* Begin *
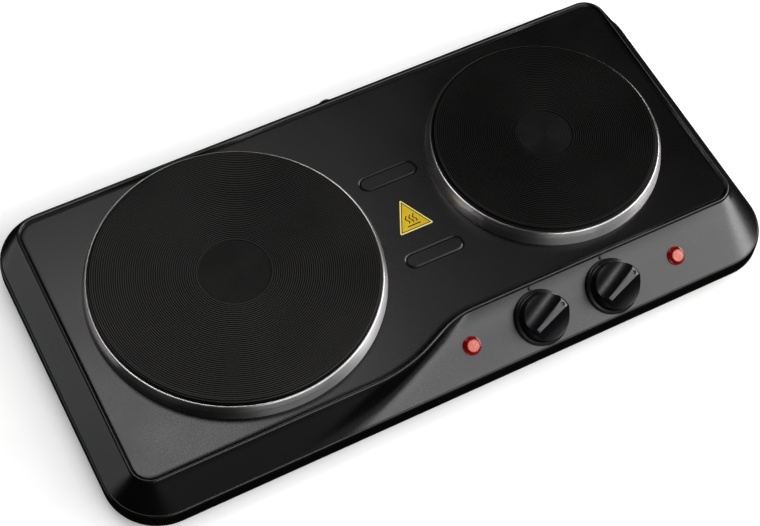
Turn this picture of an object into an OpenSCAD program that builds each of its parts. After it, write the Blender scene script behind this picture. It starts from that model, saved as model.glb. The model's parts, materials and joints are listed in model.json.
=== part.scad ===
* End *
* Begin *
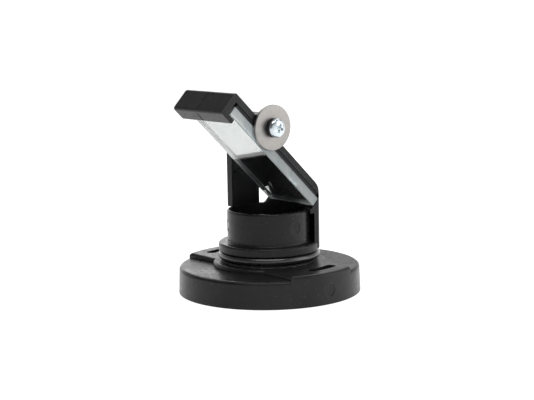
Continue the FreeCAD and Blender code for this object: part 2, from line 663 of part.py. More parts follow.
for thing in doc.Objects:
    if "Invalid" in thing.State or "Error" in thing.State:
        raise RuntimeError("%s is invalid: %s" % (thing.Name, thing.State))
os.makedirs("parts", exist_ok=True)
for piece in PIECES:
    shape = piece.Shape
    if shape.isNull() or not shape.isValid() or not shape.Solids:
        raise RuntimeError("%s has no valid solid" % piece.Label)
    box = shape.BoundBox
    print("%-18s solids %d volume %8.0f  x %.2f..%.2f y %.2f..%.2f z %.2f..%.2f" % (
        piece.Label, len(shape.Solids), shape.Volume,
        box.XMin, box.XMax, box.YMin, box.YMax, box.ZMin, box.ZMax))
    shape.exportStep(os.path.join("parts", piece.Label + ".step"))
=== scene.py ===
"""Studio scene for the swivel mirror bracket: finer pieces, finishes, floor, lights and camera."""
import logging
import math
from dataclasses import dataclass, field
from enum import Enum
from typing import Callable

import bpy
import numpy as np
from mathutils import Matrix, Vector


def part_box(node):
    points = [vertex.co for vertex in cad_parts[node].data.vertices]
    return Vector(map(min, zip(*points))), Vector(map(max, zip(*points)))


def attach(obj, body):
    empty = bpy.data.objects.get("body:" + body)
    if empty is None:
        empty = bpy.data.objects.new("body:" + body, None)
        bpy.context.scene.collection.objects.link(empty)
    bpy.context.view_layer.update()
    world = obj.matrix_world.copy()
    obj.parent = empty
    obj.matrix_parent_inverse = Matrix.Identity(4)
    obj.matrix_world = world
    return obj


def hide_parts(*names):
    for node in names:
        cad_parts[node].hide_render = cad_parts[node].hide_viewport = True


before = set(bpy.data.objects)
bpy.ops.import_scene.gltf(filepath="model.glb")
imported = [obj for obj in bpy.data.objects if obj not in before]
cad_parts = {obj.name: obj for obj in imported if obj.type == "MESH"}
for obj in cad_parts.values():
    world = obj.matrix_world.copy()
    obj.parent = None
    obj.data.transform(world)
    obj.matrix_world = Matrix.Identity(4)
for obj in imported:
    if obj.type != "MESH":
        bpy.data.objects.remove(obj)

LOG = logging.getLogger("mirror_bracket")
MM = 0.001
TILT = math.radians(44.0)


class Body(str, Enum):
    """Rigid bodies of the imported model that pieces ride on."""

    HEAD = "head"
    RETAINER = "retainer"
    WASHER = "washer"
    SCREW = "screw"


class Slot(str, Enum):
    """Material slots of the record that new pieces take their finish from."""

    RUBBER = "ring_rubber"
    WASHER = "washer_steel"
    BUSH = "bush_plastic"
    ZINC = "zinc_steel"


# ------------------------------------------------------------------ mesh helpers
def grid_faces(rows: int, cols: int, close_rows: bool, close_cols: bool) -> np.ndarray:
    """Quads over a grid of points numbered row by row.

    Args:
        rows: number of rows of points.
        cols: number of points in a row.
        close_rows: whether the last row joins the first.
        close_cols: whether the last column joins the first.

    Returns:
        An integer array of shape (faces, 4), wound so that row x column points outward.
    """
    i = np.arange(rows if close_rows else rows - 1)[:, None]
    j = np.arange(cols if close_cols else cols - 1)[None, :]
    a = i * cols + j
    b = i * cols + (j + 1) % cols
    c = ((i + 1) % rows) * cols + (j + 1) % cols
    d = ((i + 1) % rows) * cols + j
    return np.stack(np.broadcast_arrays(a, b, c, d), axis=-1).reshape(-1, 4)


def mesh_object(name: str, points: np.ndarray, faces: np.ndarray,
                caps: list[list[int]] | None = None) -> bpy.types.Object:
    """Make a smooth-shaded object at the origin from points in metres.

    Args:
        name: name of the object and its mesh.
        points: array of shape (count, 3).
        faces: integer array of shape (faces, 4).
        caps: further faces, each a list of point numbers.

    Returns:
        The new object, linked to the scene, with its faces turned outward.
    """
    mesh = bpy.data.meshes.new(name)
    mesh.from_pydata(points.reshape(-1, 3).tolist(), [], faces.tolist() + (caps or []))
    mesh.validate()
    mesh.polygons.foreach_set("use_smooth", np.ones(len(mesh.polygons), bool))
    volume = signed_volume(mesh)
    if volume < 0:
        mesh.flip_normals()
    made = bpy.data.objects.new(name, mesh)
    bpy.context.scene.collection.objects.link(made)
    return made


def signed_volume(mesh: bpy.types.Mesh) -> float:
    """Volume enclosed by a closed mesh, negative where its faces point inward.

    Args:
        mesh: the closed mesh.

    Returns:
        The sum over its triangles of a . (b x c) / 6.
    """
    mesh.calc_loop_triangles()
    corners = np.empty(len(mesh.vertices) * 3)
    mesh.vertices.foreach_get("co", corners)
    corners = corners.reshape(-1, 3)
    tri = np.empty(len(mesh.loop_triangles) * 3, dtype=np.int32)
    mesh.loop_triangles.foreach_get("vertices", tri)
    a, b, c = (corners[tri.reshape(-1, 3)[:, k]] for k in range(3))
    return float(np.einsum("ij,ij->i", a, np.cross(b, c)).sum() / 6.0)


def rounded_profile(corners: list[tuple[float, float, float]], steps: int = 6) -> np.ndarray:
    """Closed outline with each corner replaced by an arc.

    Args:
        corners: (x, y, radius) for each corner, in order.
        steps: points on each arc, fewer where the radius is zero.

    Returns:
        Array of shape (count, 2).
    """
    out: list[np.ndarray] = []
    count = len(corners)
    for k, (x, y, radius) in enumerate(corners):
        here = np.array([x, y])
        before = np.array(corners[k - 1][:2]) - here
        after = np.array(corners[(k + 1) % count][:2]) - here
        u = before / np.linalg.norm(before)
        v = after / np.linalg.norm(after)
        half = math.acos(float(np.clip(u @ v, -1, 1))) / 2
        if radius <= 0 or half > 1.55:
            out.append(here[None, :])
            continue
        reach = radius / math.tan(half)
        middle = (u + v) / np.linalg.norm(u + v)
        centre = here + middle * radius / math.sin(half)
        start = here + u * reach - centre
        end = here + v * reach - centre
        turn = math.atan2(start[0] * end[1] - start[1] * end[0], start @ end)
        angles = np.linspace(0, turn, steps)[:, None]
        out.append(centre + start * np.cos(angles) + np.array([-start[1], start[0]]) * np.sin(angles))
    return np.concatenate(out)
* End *
* Begin *
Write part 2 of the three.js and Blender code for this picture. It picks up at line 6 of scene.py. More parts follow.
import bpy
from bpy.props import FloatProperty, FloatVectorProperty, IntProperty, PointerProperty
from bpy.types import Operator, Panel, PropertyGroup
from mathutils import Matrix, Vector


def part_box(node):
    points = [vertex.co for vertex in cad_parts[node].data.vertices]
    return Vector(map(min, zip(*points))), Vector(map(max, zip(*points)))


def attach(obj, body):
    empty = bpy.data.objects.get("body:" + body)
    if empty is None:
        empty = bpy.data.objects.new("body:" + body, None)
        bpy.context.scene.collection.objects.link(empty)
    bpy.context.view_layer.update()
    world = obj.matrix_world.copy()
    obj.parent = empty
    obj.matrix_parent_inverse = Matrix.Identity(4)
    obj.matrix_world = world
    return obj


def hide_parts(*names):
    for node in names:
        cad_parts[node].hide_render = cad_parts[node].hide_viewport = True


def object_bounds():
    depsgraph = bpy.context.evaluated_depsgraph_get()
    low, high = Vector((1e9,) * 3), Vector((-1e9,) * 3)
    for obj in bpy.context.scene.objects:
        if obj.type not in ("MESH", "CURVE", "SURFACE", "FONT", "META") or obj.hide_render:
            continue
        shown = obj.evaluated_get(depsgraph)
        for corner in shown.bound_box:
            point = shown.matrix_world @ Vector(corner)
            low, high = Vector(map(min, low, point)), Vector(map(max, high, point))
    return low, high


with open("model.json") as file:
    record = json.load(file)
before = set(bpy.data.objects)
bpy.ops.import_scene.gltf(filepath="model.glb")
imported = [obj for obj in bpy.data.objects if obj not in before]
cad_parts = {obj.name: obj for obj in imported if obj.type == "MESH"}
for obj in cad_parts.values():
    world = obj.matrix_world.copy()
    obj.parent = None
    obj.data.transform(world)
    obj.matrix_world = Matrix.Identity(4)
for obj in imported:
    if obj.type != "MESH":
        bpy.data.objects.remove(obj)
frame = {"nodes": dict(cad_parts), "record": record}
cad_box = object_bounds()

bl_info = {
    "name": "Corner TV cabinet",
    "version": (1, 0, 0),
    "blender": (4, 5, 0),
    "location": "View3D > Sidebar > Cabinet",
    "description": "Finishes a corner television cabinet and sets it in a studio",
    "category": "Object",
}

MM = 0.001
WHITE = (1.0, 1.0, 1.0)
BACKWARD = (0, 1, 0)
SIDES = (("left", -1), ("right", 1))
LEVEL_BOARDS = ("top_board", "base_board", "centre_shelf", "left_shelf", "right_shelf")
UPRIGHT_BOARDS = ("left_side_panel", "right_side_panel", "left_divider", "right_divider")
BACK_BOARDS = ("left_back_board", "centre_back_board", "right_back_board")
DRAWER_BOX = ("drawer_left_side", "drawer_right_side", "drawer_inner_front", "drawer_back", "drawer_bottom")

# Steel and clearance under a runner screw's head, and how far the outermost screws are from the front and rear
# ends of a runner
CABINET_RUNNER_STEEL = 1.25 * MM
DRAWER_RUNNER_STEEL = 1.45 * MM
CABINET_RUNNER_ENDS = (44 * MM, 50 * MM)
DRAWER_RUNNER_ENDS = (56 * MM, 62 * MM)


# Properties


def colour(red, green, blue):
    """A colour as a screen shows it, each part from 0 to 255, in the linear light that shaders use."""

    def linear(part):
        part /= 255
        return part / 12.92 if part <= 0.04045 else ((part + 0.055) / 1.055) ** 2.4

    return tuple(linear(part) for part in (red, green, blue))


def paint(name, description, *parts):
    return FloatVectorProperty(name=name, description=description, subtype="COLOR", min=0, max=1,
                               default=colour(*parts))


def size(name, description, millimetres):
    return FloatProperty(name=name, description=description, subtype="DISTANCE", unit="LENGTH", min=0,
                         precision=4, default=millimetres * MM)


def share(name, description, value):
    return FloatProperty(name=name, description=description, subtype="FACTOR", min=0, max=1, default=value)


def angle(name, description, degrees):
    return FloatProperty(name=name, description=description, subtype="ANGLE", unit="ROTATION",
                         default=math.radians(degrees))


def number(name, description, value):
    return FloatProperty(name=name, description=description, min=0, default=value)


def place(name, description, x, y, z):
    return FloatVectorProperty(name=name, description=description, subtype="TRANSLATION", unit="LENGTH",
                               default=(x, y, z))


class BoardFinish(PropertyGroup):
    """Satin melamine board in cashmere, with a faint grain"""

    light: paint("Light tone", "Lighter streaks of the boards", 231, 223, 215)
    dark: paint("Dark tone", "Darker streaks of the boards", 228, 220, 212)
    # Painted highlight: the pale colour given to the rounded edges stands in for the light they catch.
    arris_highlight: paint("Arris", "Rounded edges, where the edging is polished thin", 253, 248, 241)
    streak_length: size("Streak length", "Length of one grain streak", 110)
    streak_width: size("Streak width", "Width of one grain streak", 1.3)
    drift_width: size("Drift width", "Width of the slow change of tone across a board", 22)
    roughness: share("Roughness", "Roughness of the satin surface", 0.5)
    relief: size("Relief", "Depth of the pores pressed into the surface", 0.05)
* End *
Show, from the listing above, each line that contains the word "More".

- Correct response -
Continue the FreeCAD and Blender code for this object: part 2, from line 663 of part.py. More parts follow.
Write part 2 of the three.js and Blender code for this picture. It picks up at line 6 of scene.py. More parts follow.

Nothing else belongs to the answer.